I could have honed in on this shop first and saved myself some time but I tried "Snice first. Was full. I had wanted to take a meandering stroll through parts of Park Slope I don't get to that often, anyway, just to feel a little leisurely before diving into work. I find that taking an aimless walk or just allowing myself some leisure time helps with my focus just as much as the act of getting out of the house. While the internet itself is rampant with distractions, I find so many more at home than I do when I come out. Here at a coffee shop, I have the sense that I've allotted time and I'm here for a reason so I'd better take advantage of the time and be productive. At home, I feel like if I wanted to laze around, no one would judge me. Not that they would here but I'm still not compelled to lie down on this couch on which I sit.

But I digress, I'm considering in a few months when I have the extra money to throw at it, going back to Edge Studio to take the next round of webinars and workshops. Actually making a plan to take off two Saturdays in a row from work so I can make it to the workshops and mock auditions that they have. I missed out on getting to take these when I was doing the program last summer because of work. I did do two of them, one of them over the phone, but I feel like I could benefit from going to a few of them this time around so I can meet more VO artists like myself and keep in touch with them this time. I met some great people last time but they too quickly disappeared off my radar.

So, that's the bulk of what I've been doing this afternoon, researching the cost of all of that and working it into the business plan. Additionally, I'm trying to hone in on voice over events and places I might go to meet an agent.

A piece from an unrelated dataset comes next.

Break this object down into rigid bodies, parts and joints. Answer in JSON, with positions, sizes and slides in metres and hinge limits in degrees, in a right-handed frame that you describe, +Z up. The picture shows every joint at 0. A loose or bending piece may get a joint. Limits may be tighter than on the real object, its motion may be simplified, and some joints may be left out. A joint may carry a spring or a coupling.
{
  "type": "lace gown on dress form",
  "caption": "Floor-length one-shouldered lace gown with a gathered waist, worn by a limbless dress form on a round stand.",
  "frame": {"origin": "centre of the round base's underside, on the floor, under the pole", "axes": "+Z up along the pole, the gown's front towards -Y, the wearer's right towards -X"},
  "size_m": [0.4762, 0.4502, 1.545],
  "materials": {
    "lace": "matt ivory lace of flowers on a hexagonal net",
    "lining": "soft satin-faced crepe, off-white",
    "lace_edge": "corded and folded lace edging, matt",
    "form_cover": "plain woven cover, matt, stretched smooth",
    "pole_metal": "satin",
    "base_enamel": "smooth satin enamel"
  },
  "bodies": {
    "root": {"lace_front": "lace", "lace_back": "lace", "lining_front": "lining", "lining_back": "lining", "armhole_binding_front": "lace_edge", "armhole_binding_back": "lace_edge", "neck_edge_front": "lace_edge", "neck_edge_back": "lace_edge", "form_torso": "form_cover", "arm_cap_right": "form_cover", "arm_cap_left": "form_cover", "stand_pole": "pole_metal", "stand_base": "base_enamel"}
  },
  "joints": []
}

This one is not as urgent because I'm not even going to approach an agent until I re-record my demo. This might be what I spend the month of September on. Doing the first test runs of that this week. My cousin will be on vacation and I will have the apartment to myself to focus on that.

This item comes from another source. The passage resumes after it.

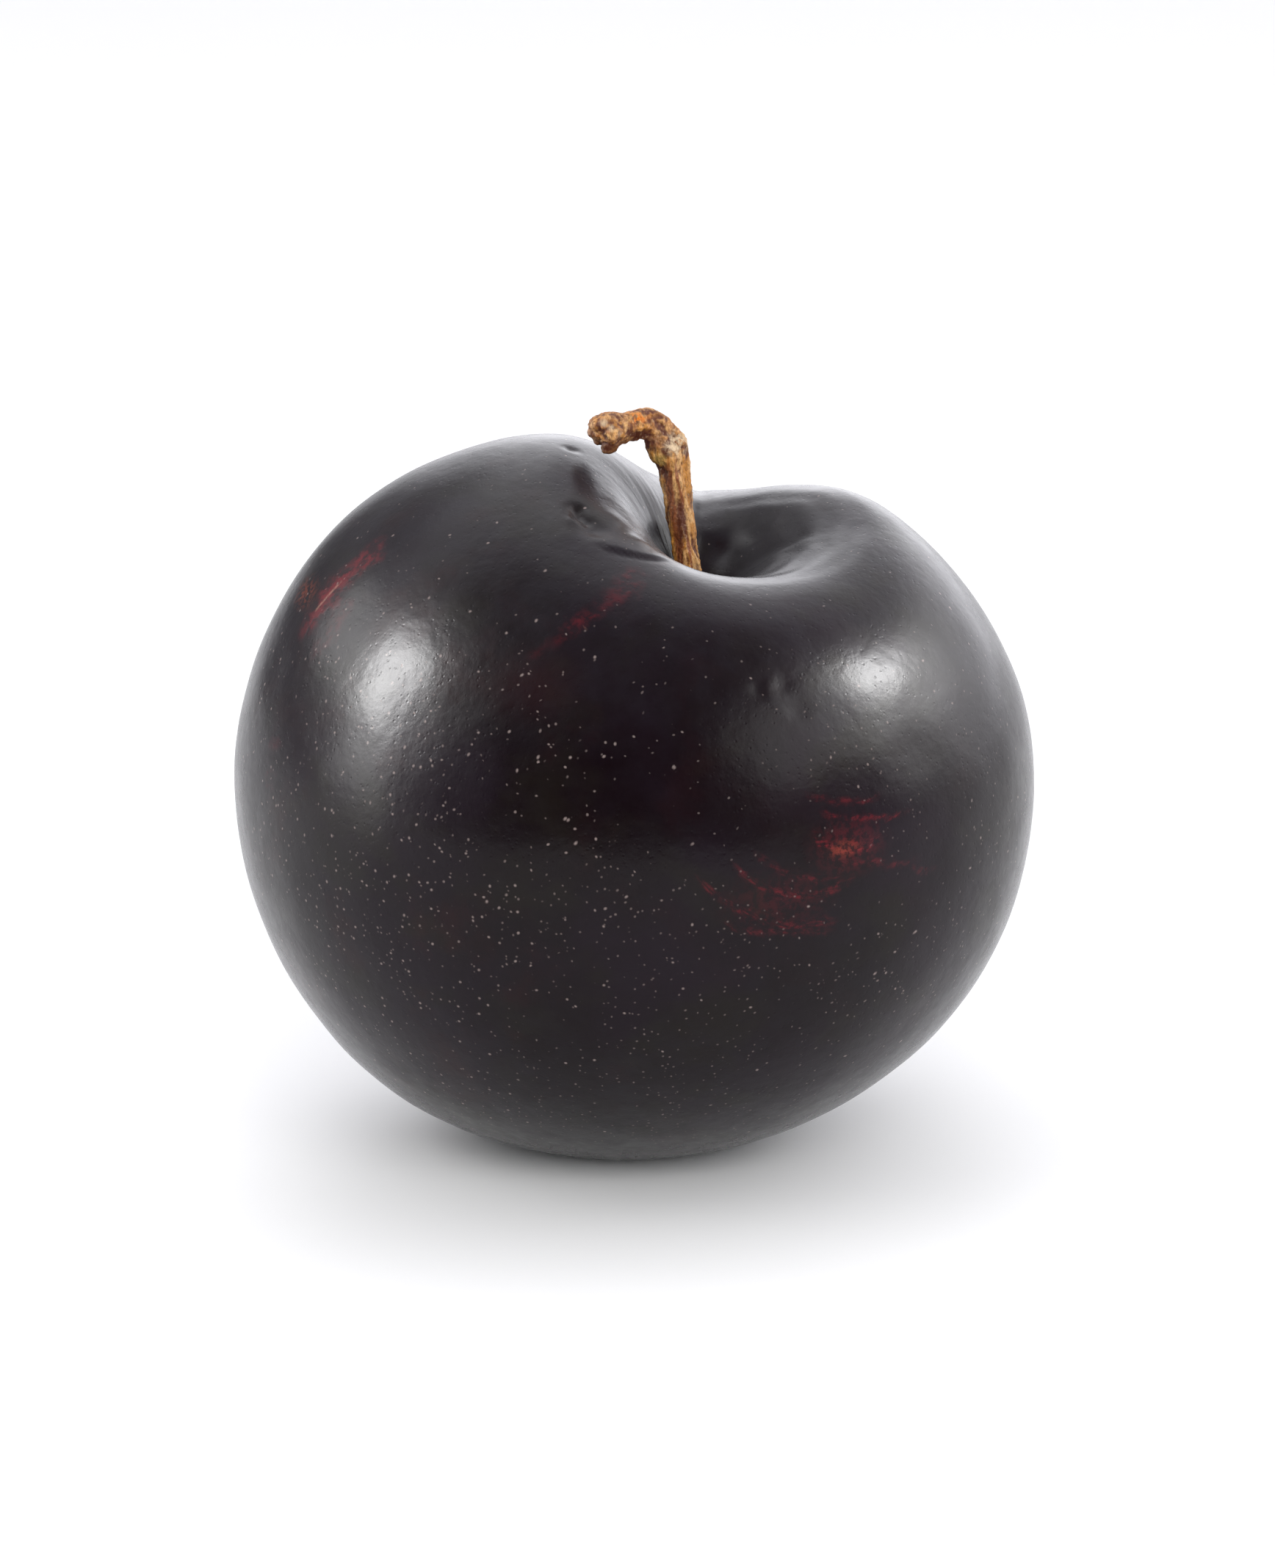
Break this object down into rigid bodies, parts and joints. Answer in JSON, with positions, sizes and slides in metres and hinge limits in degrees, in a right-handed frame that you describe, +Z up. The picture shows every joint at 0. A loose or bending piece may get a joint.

Beyond all the VO work, I think we'll be done with the film score as I mentioned last night. So, it'll be a busy week for me but I don't mind. I'm getting my opportunities to socialize. This past Friday was Ra Ra Riot in Prospect Park. I went with Karishma and met a co worker and his wife and another co worker there. They're a great band with an incredible live show. We had to sit pretty far back and the band was half blocked from our view by the beer tent but we didn't care. The weather was freaking amazing and we had snacks and booze. If you haven't heard Ra Ra Riot, give them a listen. For now, I'd better get back to my work. Talk soon!

Film Score...

Another evening spent working up a mix for Mohammad. We were hoping to get some more time with the oud player but he's leaving the country for we don't know how long so we have to either get him to record us one more take from his apartment and send it via FTP in .wav format, or just go with the cleaned up mp3 files that we have.

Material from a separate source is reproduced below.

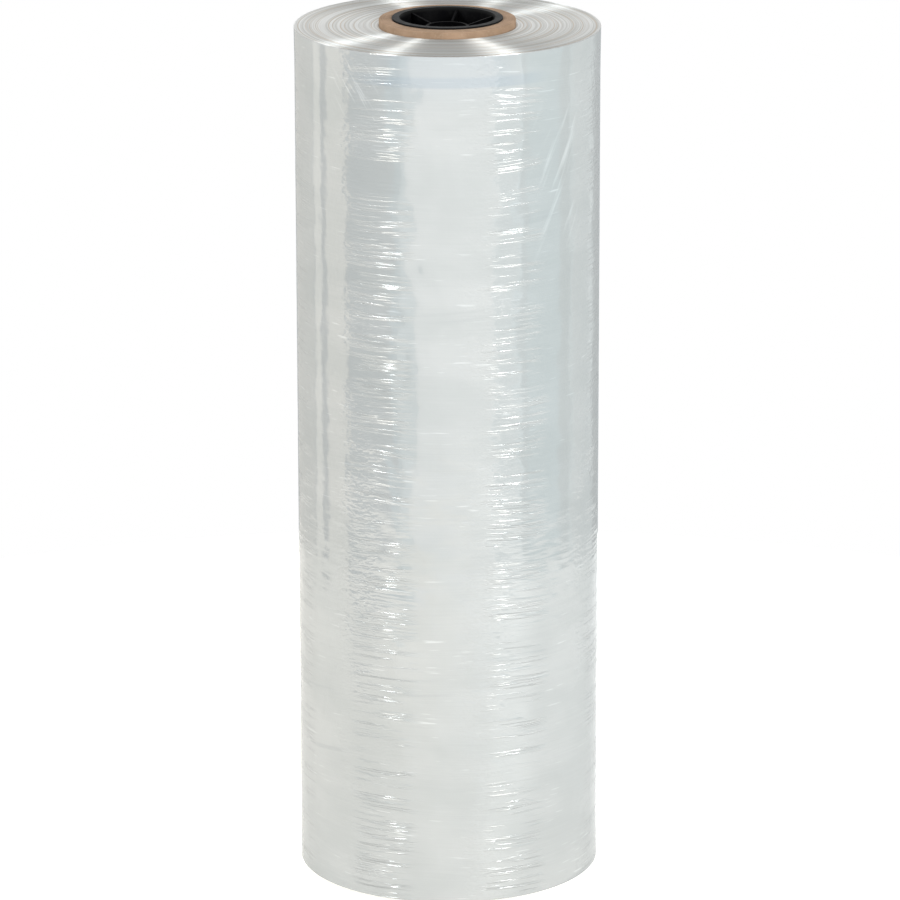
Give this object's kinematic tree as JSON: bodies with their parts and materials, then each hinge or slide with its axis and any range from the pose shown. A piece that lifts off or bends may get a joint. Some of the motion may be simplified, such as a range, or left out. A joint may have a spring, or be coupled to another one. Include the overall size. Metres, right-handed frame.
{
  "type": "roll of shrink film",
  "caption": "Standing roll of clear shrink film wound tightly on a paperboard core, with a spoked black plastic plug pressed into each end of the core.",
  "frame": {"origin": "centre of the lower plug's flange face, which is the face that the roll stands on", "axes": "+Z along the core, up; the roll is alike all round, and -Y faces the viewer of the picture"},
  "size_m": [0.2279, 0.228, 0.6614],
  "materials": {
    "film": "clear glossy film, milky in bulk, with fine creases round the roll",
    "paperboard": "uncoated brown board",
    "plug_plastic": "moulded black plastic, satin"
  },
  "bodies": {
    "root": {"film_winding": "film", "paperboard_core": "paperboard", "upper_core_plug": "plug_plastic", "lower_core_plug": "plug_plastic"}
  },
  "joints": []
}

Tomorrow will tell what we end up doing. But I think we have just about everything we need to make it good. I finished a mix this evening but I may still have to tweak the timing of things once I see the fully edited version of the scene which we'll be laying it over. That should be tomorrow as well.

It's exciting that it's almost finished and that there's a first deadline in sight. I had a lot of time to work up my part of the score because I started working on concepts before they even shot the scenes. But now that everything is coming together in the editing room over there, I can see an end in sight. Well, in truth, my anticipation is just heightened. I can't really see anything yet. Except for the few concepts I've gotten to glimpse along the way.

Either way, it's been fun getting reacquainted with using Logic Studio along the way, and finding ways to use Native Instruments' Kontakt Player as a sampler. I even got to use Guitar Rig 3 again, as one of the things I added this evening to make the mix a little stronger was guitar.

Anyway, here I sit, exhausted but wide awake and listening to the indie version of Marvelous 3's Hey! Album. A song I haven't heard in ages that wasn't on the later version of the album. It's really bringing me back to junior year of college when I last listened to this album regularly. A time when I lived in West Greensboro in a house with 3 other guys while I was finishing up the last semesters of my music degree and before I ran off to France for a summer and met the woman I would eventually marry and later get divorced from. It was an innocent time. Little did I know that that would be the last year I took piano lessons. And little did I know that a decision I made that year to study composition instead of piano for my masters would lead me where it eventually did. As I remember, it was a decision that was hatched partially out of my disappointment with my piano professor and my disappointment with myself for failing at lessons and not having improved much over the course of three years of study...but mostly out of a realization that I was not cut out to be a performer and that I should be a composer instead like I had dreamed of as a kid at the age of 13. Of course, I needed the expertise if I was going to become a composer. I remember feeling as though I'd wasted the time I had in college doing the wrong thing for myself, studying piano and doing horribly at it (I was a bad sight reader and couldn't discipline myself to practice 8 hours a day like some over-achievers that I was studying with) when I could have been learning about composing and getting started earlier. I regret that more and more that I didn't realize that from the beginning.

I was told by that same piano professor when I suggested changing my major that I should just do a masters in composition because it didn't really matter what I did my undergrad in. Of course, he made this statement because he was assuming that I wanted to go into academia, a place I still find myself at odds with. After that year, so many things changed and I almost didn't pursue this career. But I did. It just took me a while to feel like I was making any headway.

I'm going to start this next thought with a disclaimer that I'm not comparing myself to other composers and other human beings by this, but I often do look at other people and see how far they've gotten when they've been alive the same amount of time as I have or shorter. By "far" I mean that they've succeeded in doing things I've aspired to do but haven't been able to find a way to do...yet. I consider that maybe they've had more opportunities than me, but then maybe they've had the same amount of opportunities as I have and have just taken more of them, or just taken the right opportunities and not wasted time with ones that weren't right for them or weren't going to lead them anywhere. I wonder what they knew that I didn't know and where they were getting that information. Was I cheated? Or was I just not paying enough attention? Letting things slip by while I got distracted by things like love and alcohol and social situations?

I know. It's pretty dark stuff for a Saturday night, but I assure you I'm not depressed right now. No, I'm feeling relatively good despite how harrowing it can be to pursue something for years and feel like you're moving at a snail's pace. But I guess this is just the way it goes for some of us. I've already said I'm not doing this because I think it's going to be easy. I'm doing it because I have to.

Despite having just done some fairly big stuff recently (performing in two very different concerts back to back for starters), I still feel like I'm in a bit of a funk. So, I should probably just sleep on it and I'll be good tomorrow morning. Good night.